__Problem__. Quote only the lines from the top of the listing below down to and including the line with "pad: a flattened".

__Given entries__.
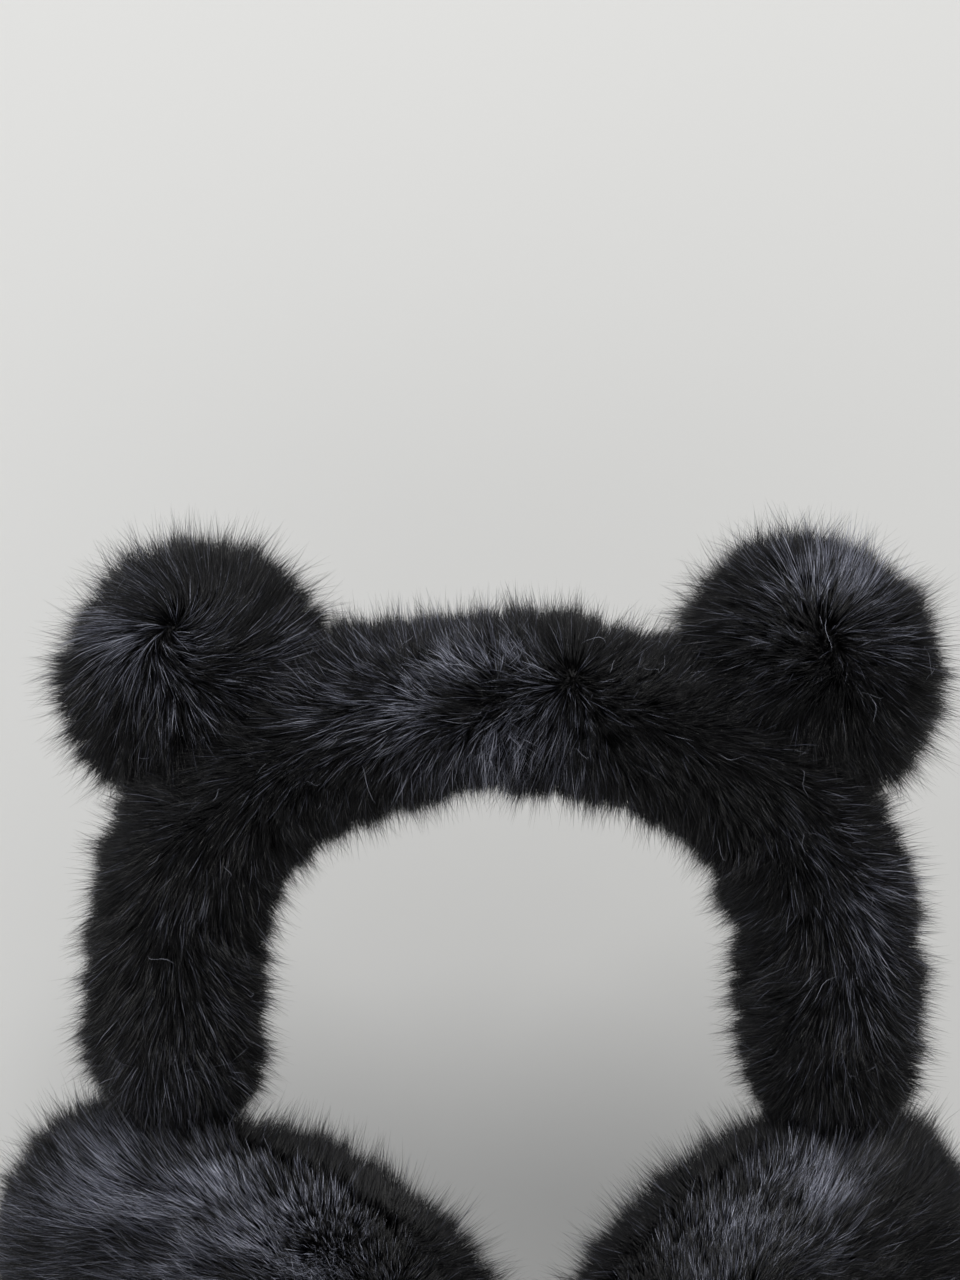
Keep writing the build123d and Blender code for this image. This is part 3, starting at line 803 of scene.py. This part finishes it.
class PadFace:
    """One face of an ear pad: a flattened dome on the pad's flat middle plane."""

    def __init__(self, label, side, face):
        mount = MOUNTS[f"{label}_ear_rest"]
        self.outer = face == "outer"
        self.power = DOME_POWER[face]
        self.pad_out = -unit(array(mount["axis"]))
        self.centre = array(mount["pos_m"]) + PAD_FLAT_DEPTH * self.pad_out
        self.up = unit(array(JOINTS[f"{label}_pad_tilt"]["pos_m"]) - self.centre)
        self.across = np.cross(self.up, self.pad_out)
        self.outwards = side * self.across
        self.out = self.pad_out if self.outer else -self.pad_out
        cover = f"pad_{face}_cover_{label}"
        self.radius = reach(cover, self.centre, self.across) - HIDE_DEPTH
        self.depth = reach(cover, self.centre, self.out) - HIDE_DEPTH

    def skin(self):
        """The dome's face, then a flat back just inside its rim."""
        share = np.sin(np.linspace(0.03, math.pi / 2, PAD_ROWS))
        rise = np.concatenate([self.depth * np.sqrt(1 - share**self.power), [RIM_LIFT]])
        share = np.concatenate([share, [0.97]])
        around = np.linspace(0, 2 * math.pi, PAD_COLUMNS, endpoint=False)
        spoke = np.cos(around)[:, None] * self.across + np.sin(around)[:, None] * self.up
        rings = self.centre + (self.radius * share)[:, None, None] * spoke + rise[:, None, None] * self.out
        flat = rings.reshape(-1, 3)
        bulge = np.repeat(rise > 0.4 * MM, PAD_COLUMNS)
        flat += self.out * (PAD_LUMP * LUMPS.value(flat) * bulge)[:, None]
        return ring_skin(rings)

    def rim(self, p):
        """How near the rim of the pad a point is, from 0 to 1."""
        flat = (p - self.centre) - ((p - self.centre) @ self.pad_out)[:, None] * self.pad_out
        return np.clip((np.linalg.norm(flat, axis=1) / self.radius - 0.78) / 0.2, 0, 1)

    def away(self, roots, normals):
        pole = self.centre + self.out * self.depth - 10 * MM * self.up
        return flatten(roots - pole, normals)

    def keep(self, p):
        """Hair grows on the whole outer dome, and thinner on the middle of the inner one."""
        middle_share = 1.0 if self.outer else 0.6
        on_dome = (p - self.centre) @ self.out > 0.8 * MM
        return on_dome * (middle_share + (1 - middle_share) * self.rim(p))


def outer_comb(face, label):
    """Hair of an outer cover is brushed upwards."""
    nap = face.up + PAD_NAP[label] * face.outwards

    def comb(roots, normals):
        lay = unit(0.45 * unit(face.away(roots, normals)) + flatten(nap, normals)) * 0.9
        return lay * (1 - 0.35 * face.rim(roots))[:, None]

    return comb


def inner_comb(face):
    """Hair of an ear-side cover swirls out from its middle."""

    def comb(roots, normals):
        away = face.away(roots, normals)
        far = np.clip(np.linalg.norm(away, axis=1, keepdims=True) / (30 * MM), 0, 1)
        swirl = np.cross(normals, unit(away)) * DRIFT.value(roots)[:, None] * 0.25
        return unit(away) * (0.45 + 0.55 * far) * (1 - 0.7 * face.rim(roots))[:, None] + swirl

    return comb


def outer_coat(face, label):
    """Shorter at the rim, and longer where the fur falls over the foot of the arm."""
    half_up = face.centre + face.depth * 0.5 * face.out
    # Spots of painted sheen on the outer cover: lighter hair colour in place of the highlight
    sheen = [
        (half_up + (high * face.up - inward * face.outwards) * MM, size * MM, strength)
        for high, inward, size, strength in PAD_PAINTED_SHEEN[label]
    ]
    foot = face.centre + (54 * face.up + 10 * face.out) * MM

    def shorten(p):
        near_foot = np.exp(-((np.linalg.norm(p - foot, axis=1) / (17 * MM)) ** 2))
        return (1 - 0.40 * face.rim(p)) * (1 - near_foot) + 1.25 * near_foot

    return Coat(
        per_mm2=5.6, length=PAD_FUR, lie=1.15, tuft=0.11, stray=0.09, sheen=sheen, sheen_paint_share=0.85,
        shorten=shorten, both_faces=False,
    )


def inner_coat():
    return Coat(per_mm2=6.4, length=0.80 * PAD_FUR, lie=1.1, tuft=0.12, stray=0.10)


def build_pad(label, side):
    attach = ride_on(f"pad_{label}")
    for name in ("outer", "inner"):
        face = PadFace(label, side, name)
        skin = face.skin()
        hide(f"pad_{name}_backing_{label}", skin, attach, f"pad_{name}_cover_{label}")
        if face.outer:
            comb, coat = outer_comb(face, label), outer_coat(face, label)
        else:
            comb, coat = inner_comb(face), inner_coat()
        grow(f"pad_{name}_fur_{label}", skin, comb, attach, coat, face.keep)


# --- stage ---------------------------------------------------------------------------------------
FLOOR_GAP = 2 * MM
FLOOR_HALF = 4
BACKDROP_GAP = 80 * MM
BACKDROP_MIDDLE_Z = 0.3
BACKDROP_HALF_WIDTH = 1.2
BACKDROP_HALF_HEIGHT = 0.9
VIEW_MIDDLE_X = -5.75 * MM
VIEW_MIDDLE_Z = 78.9 * MM
VIEW_HEIGHT = 320 * MM
CAMERA_DISTANCE = 650 * MM
UPRIGHT = (math.radians(90), 0, 0)


def plane(name, centre, half_x, half_y, rotation, material):
    corners = [(-half_x, -half_y, 0), (half_x, -half_y, 0), (half_x, half_y, 0), (-half_x, half_y, 0)]
    mesh = bpy.data.meshes.new(name)
    mesh.from_pydata(corners, [], [(0, 1, 2, 3)])
    mesh.materials.append(material)
    obj = bpy.data.objects.new(name, mesh)
    obj.location = centre
    obj.rotation_euler = rotation
    bpy.context.scene.collection.objects.link(obj)
    return obj


def paper_material(name, colour):
    """Matt pale paper."""
    material, tree, shader = new_material(name, 0.9)
    shader.inputs["Base Color"].default_value = (*colour, 1)
    shader.inputs["Specular IOR Level"].default_value = 0.1
    return material, tree, shader


def show_to_front_only(tree, shader):
    """Makes the upright sheet clear to a camera behind it."""
    geometry = tree.nodes.new("ShaderNodeNewGeometry")
    path = tree.nodes.new("ShaderNodeLightPath")
    hidden = tree.nodes.new("ShaderNodeMath")
    hidden.operation = "MULTIPLY"
    tree.links.new(geometry.outputs["Backfacing"], hidden.inputs[0])
    tree.links.new(path.outputs["Is Camera Ray"], hidden.inputs[1])
    clear = tree.nodes.new("ShaderNodeBsdfTransparent")
    mix = tree.nodes.new("ShaderNodeMixShader")
    tree.links.new(hidden.outputs[0], mix.inputs[0])
    tree.links.new(shader.outputs[0], mix.inputs[1])
    tree.links.new(clear.outputs[0], mix.inputs[2])
    tree.links.new(mix.outputs[0], tree.nodes["Material Output"].inputs["Surface"])


def build_stage():
    low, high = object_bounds()
    floor, _, _ = paper_material("pale_floor", (0.58, 0.58, 0.575))
    plane("floor", (0, 0, low.z - FLOOR_GAP), FLOOR_HALF, FLOOR_HALF, (0, 0, 0), floor)
    sheet, tree, shader = paper_material("pale_backdrop", (0.54, 0.54, 0.535))
    show_to_front_only(tree, shader)
    place = (0, high.y + BACKDROP_GAP, BACKDROP_MIDDLE_Z)
    backdrop = plane("backdrop", place, BACKDROP_HALF_WIDTH, BACKDROP_HALF_HEIGHT, UPRIGHT, sheet)
    backdrop.visible_shadow = False
    backdrop.visible_diffuse = False


def area_light(name, place, size, power, colour=(1, 1, 1)):
    """A disk light aimed at the origin."""
    data = bpy.data.lights.new(name, "AREA")
    data.shape = "DISK"
    data.size = size
    data.energy = power
    data.color = colour
    obj = bpy.data.objects.new(name, data)
    obj.location = place
    obj.rotation_euler = (-Vector(place)).to_track_quat("-Z", "Y").to_euler()
    bpy.context.scene.collection.objects.link(obj)


def build_lights():
    bpy.context.scene.view_settings.view_transform = "Standard"
    world = bpy.data.worlds.new("studio")
    world.use_nodes = True
    background = world.node_tree.nodes["Background"]
    background.inputs["Color"].default_value = (0.86, 0.87, 0.88, 1)
    background.inputs["Strength"].default_value = 0.55
    bpy.context.scene.world = world
    area_light("key", (0.10, -1.25, 1.40), 0.8, 34, (1.0, 0.99, 0.97))
    area_light("back", (-0.5, 1.0, 0.8), 0.8, 5)
    area_light("side", (-1.0, -0.5, 0.3), 0.6, 2.5, (0.95, 0.97, 1.0))


def build_camera():
    data = bpy.data.cameras.new("camera")
    data.sensor_width = 36
    data.lens = CAMERA_DISTANCE * data.sensor_width / VIEW_HEIGHT
    data.clip_start = 0.01
    camera = bpy.data.objects.new("camera", data)
    camera.location = (VIEW_MIDDLE_X, -CAMERA_DISTANCE, VIEW_MIDDLE_Z)
    camera.rotation_euler = UPRIGHT
    bpy.context.scene.collection.objects.link(camera)
    bpy.context.scene.camera = camera


dress_cad_nodes()
for label, side in SIDES.items():
    build_band(label, side)
    build_sleeve(label, side)
    build_ear(label, side)
    build_pad(label, side)
build_camera()
build_lights()
build_stage()
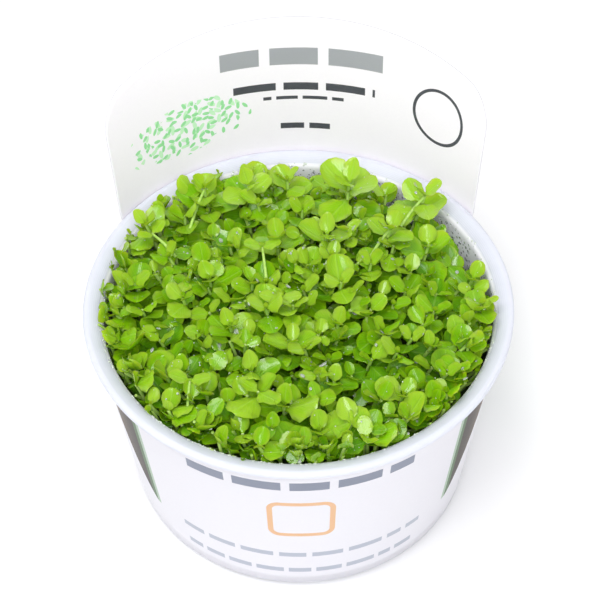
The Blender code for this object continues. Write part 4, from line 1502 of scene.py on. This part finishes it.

__Task result__.
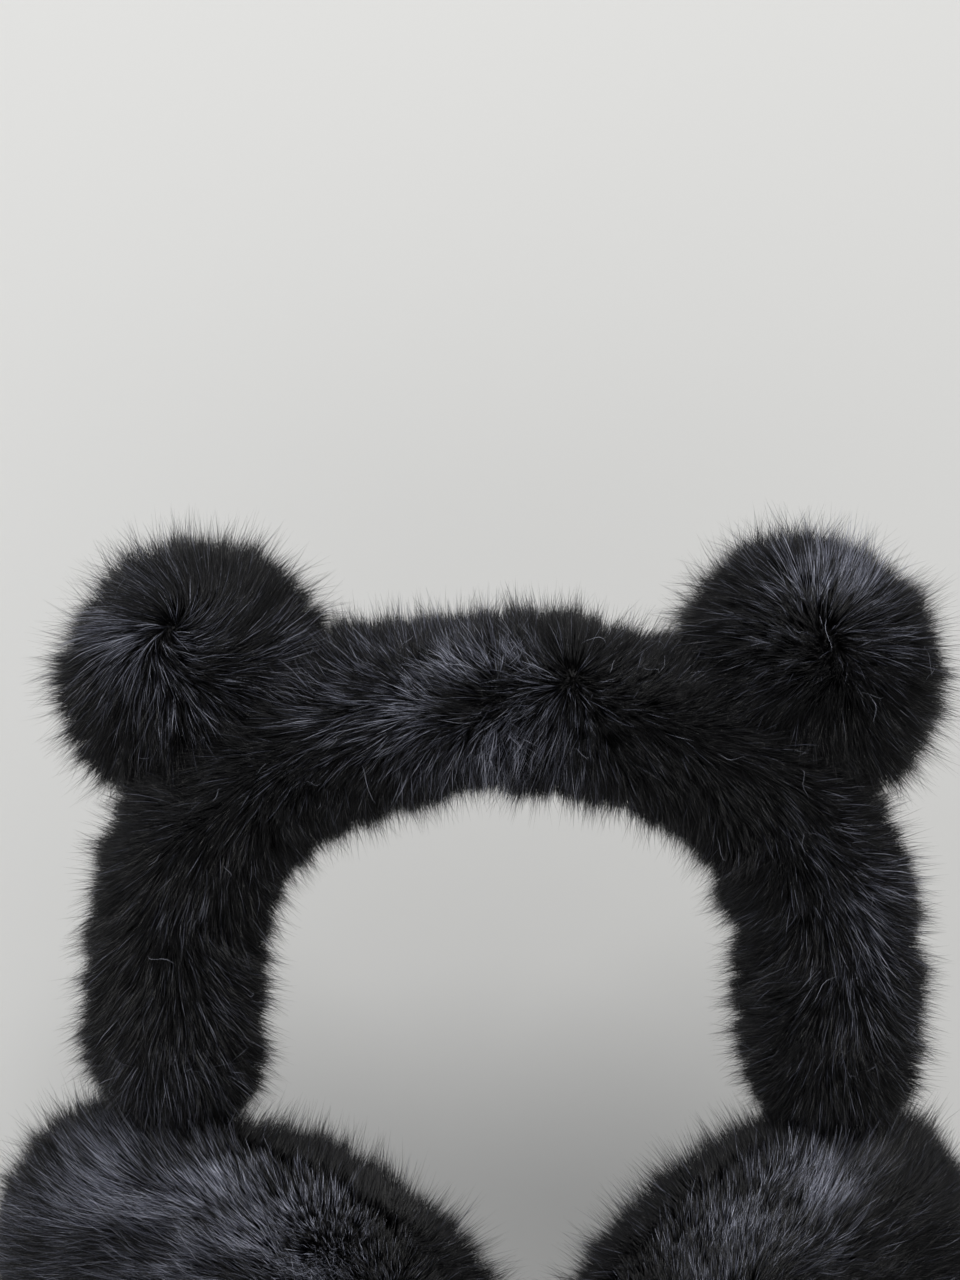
Keep writing the build123d and Blender code for this image. This is part 3, starting at line 803 of scene.py. This part finishes it.
class PadFace:
    """One face of an ear pad: a flattened dome on the pad's flat middle plane."""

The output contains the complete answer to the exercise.